Organizational Types of Motivation

When looking at what drives an employee’s performance specifically, researchers acknowledge anywhere from three to seven theories of motivation in psychology that drive employees. Within this list, the first three types are the most commonly referenced.

  1. Achievement: Employees want to pursue goals, continually better themselves and obtain new challenges.

  2. Affiliation: Employees want to feel like their co-workers are friends and family, and they want to pursue and nurture good working relationships and connect with people.

  3. Power: Employees are looking to influence people, make positive changes in the workplace and become visible leaders.

  4. Competence: Employees want to produce high-quality work, be recognized as experts in their field and solve new problems.

  5. Incentive: Employees are motivated by the reward for completing a task, whether it be financial, recognition or some other sort of benefit.

  6. Attitude: Employees want to have a positive effect on others, make impactful change for other employees and have the confidence that they are improving conditions.

  7. Fear: Employees are driven to act, occasionally against their will, due to the high potential of unfavorable consequences.

Each type of motivation can be used to influence employees, even the seemingly negative fear motivation. Occasionally, when no other methods are getting through, fear motivation can be used to make a critical point about an employee’s performance. Most employees may embody two or three different types of motivation, but it’s most likely that one certain type is dominant and can be identified.

Theories of Motivation in Management

Coming out of these various definitions are theories of motivation in organizational behavior and management that attempt to explain and thus advise on what drives motivation for employees. Experts acknowledge anywhere from three to five separate theories of motivation.

Maslow’s Hierarchy of Needs

Maslow’s hierarchy of needs breaks human needs down to a five-level hierarchy, with the main point being that basic needs must be met before higher needs like self-actualization come into play.

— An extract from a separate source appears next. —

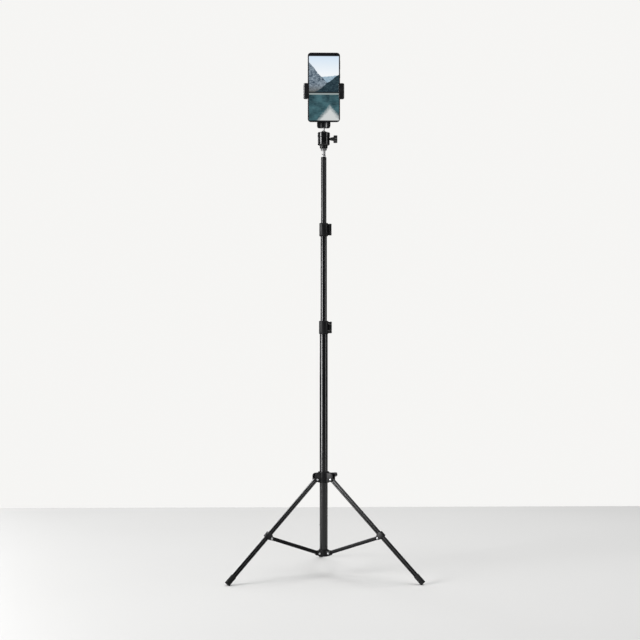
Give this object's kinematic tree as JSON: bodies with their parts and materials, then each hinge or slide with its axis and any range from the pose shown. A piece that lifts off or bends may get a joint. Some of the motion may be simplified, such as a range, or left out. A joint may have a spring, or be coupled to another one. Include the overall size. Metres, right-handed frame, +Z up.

In the workplace, this means understanding the needs level of each employee and encouraging a workplace that may help meet the other levels of needs (for example, offering flexible hours and work-from-home days). It also means that each employee should have some idea of what self-actualization, the highest tier, means for his own career and his own role.

Hertzberg’s Two-Factor Theory

Hertzberg’s two-factor theory, also called the motivation-hygiene theory, separates employee needs into two categories for consideration. Motivational needs are factors that lead directly to employee satisfaction, such as recognition, career progression and finding pleasure in one’s work.

Hygiene needs don’t necessarily lead to satisfaction on their own but do lead to dissatisfaction if they aren’t met, such as competitive salary, good working relationships and fair business policies. Identifying the two types of needs can help the company better meet employee expectations.

Equity/Process Theory

Equity or process theories focus on how motivation comes about rather than what specifically causes the motivation. These theories separate content (what specifically may motivate people or what they say is important) and process (the how or why).

The focus is then on the perceived reward an individual obtains and her satisfaction with this reward, defined as the output, whereas the work put in is the input. It’s cases where the output is perceived as greater than the input when employees are most satisfied and thus most motivated. It focuses mainly on the process of motivation because understanding how or why an employee feels motivated helps that how or why be reproduced.

The Expectancy Theory

The expectancy theory focuses on a mental calculation employees will undertake to determine the outcome and how desirable it is. There are three steps involved in this mental evaluation.

First is expectancy, which is the likelihood that the effort put in will result in the desired goal. Second is instrumentality, which is the belief that the desired goal will produce a reward. Third is valence, which is the value an individual places on that reward. In this case, an employee will be motivated to perform an action if he believes he can do it, if he believes he will be rewarded and if he values that particular reward.

The Process of Leadership

With all of this in mind, how does one convert these theories into tools that can be used by management? The process of leadership is the way an individual creates an environment in which a group can achieve a goal. It’s obviously much more complicated than that since leaders must create a space where individuals are motivated individually to act toward a group goal.

This involves making sure the organizational or departmental directions are clear and align with the company’s goals while using them to cultivate an environment in which the group has sufficient motivation to complete their tasks to the best of their ability.

The theories of motivation may seem complicated and perhaps too theoretical to be completely applicable, but chances are that your workplace and co-workers respond to a mix of these on a daily basis automatically. Take some time to think about these theories, what best matches your own motivational drive and what you see in each theory that may correlate to your employees and co-workers. From there, you should be able to generate some planning and processes to make sure your workplace stays as motivated as possible.